The Helsinki Regional Transport Authority developed an app called Kutsuplus which was developed as an integrated algorithmic real-time on demand public transport solution. Even after a year on year growth of 60%, the scheme was pulled as the city found it too expensive to run.
Conversely, Uber, Deliveroo and other well funded start-ups do not have this problem. Deliveroo to date has raised over $200 million in funding, letting them saturate the market, plaster buses with ads, put branded rain-covers on bicycle seat posts where they operate, crowd out the competition, and most importantly withstand losses that local authorities, local businesses and co-operatives cannot.
In some cases, the arrival of big-tech into localities can be seen an un-democratic. Proposition F was proposed in San Francisco that would limit AirBnB rentals to 75 nights a year , affordable housing and activist groups raised $269,000 for their campaign in support of the proposition. AirBnB contributed $8 million to the opposition campaign, which was spent on billboards, TV ads and community campaigning.
In the end Proposition F was voted down by 55% to 45%, a result no doubt influenced by big-techs limitless pockets and aggressive campaigning.
What went wrong along the way? Technology was supposed to liberate society, we should all be working 15 hour weeks, spending our spare time listening to poetry on audiobooks whilst segwaying off into the sunset.
Today the future has arrived and it consists of underpaid contractors cycling around town with oversized boxes on their backs.
The future is not what it used to be.
Big-tech’s foray into latent aspects of our everyday lives as epitomised by Deliveroo, AirBnB and Uber, should be subject to critique. Deliveroo no doubt utlises an extremely complex logistical software to operate, yet this is innovation is used to exploitative ends. Deliveroo should be called out for what is.
So what can be done? The failures of the Luddite movement show us the futility of lashing out against already existing technological practices. There is a need for legislation at government level to stop these practices becoming normalised.
Unlike the machines of the early industrial years, the technological cloud today cannot be broken, for it is everywhere and nowhere at the same time.
There is a small resistance brewing. The Boycott Deliveroo Facebook page is steadily growing and attempting to raise awareness in this regard. The group set out that Deliveroo is:
“A prime example of the ugly practice of ‘race to the bottom’, deregulation and lax attitude to worker practices and rights.
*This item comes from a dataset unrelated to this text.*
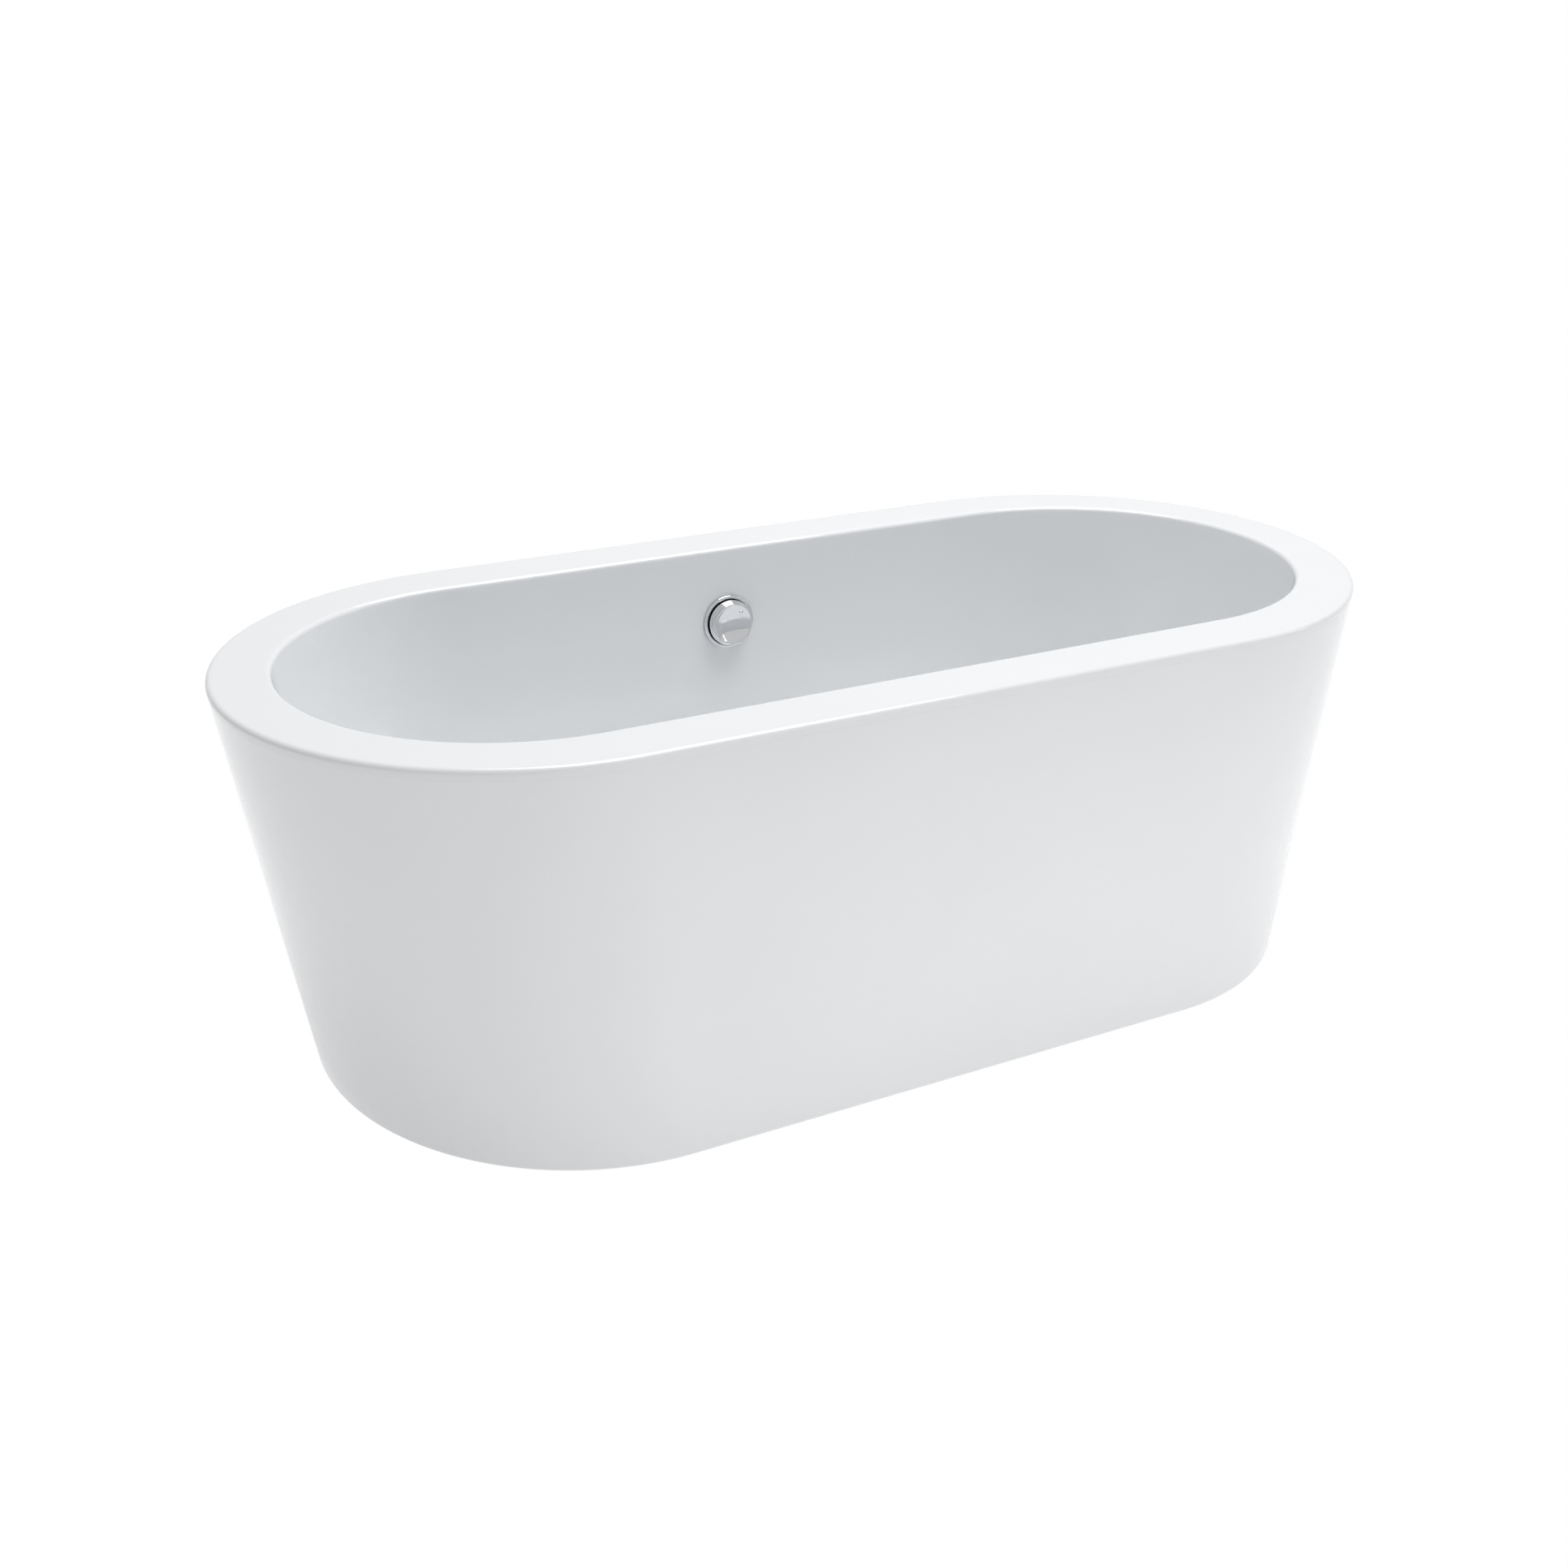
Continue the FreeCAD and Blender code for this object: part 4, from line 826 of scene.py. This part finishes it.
@dataclass
class Basin:
    """The acrylic basin: drain pocket, floor, walls, flat rim and turned-down lip.

    Args:
        form: the tub's outlines.
        hole: where the overflow's hole goes, its Z along the bore.
        sheet: thickness of the acrylic.
        drain_hole: radius of the drain's hole.
        pocket: radius of the drain's pocket.
        pocket_depth: its depth.
        middle: half-width of the flat around the pocket.
        overflow_hole: radius of the overflow's hole.
        seam: how far the lip's lower edge is eased in at the seam.
        segments: segments in a quarter turn.
    """

    form: TubForm
    hole: Matrix
    sheet: float = 0.004
    drain_hole: float = 0.026
    pocket: float = 0.038
    pocket_depth: float = 0.003
    middle: float = 0.046
    overflow_hole: float = 0.030
    seam: float = 0.0001
    segments: int = 64

    def pocket_rings(self) -> list[Ring]:
        """The drain's pocket, rounded at its foot and at its edge.

        Returns:
            Outlines with their heights.
        """
        soft = self.pocket_depth / 2
        low = self.form.floor - self.pocket_depth
        rings = [(circle(self.pocket - 2 * soft), low)]
        for angle in arc_levels(POCKET_STEPS):
            rings.append((circle(self.pocket - soft + soft * math.sin(angle)),
                          low + soft - soft * math.cos(angle)))
        for angle in arc_levels(POCKET_STEPS)[1:]:
            rings.append((circle(self.pocket + soft - soft * math.cos(angle)),
                          low + soft + soft * math.sin(angle)))
        return rings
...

If this continues all jobs will be at risk”.
Rowan Clarke, a representative of the group says that so far the group has received words of support from TD’s Brid Smith and Mick Barry, councillors Paul Hand and Cieran Perry.
When contacted about Deliveroo’s flexible work arrangements, Mick Barry TD put it that:
“Not satisfied with the precarious nature of zero hour contracts, we now have a generation that face a uphill battle for decent living standards as capitalism creates more inventive mechanisms to deny their employees minimum wage and basic benefits in order to boost their profit margins.
There has never been a greater need now for those in precarious work to organise, fight and defend their rights and work towards a broader movement that can take on these companies who see them as an easy target after years of austerity that has disproportionately focussed on attacking their future and the idea that young people deserve a future, free of debt, exploitation and unemployment”.
On the other hand, one can sit back and do nothing, enjoy your fancy curry and just hope that the industry you work in is not going to be affected by big-techs further foray into our lives.
As Rowan Clarke of Boycott Deliveroo would have it “this is not just about Deliveroo, ultimately this is about what sort of society we want to live in”.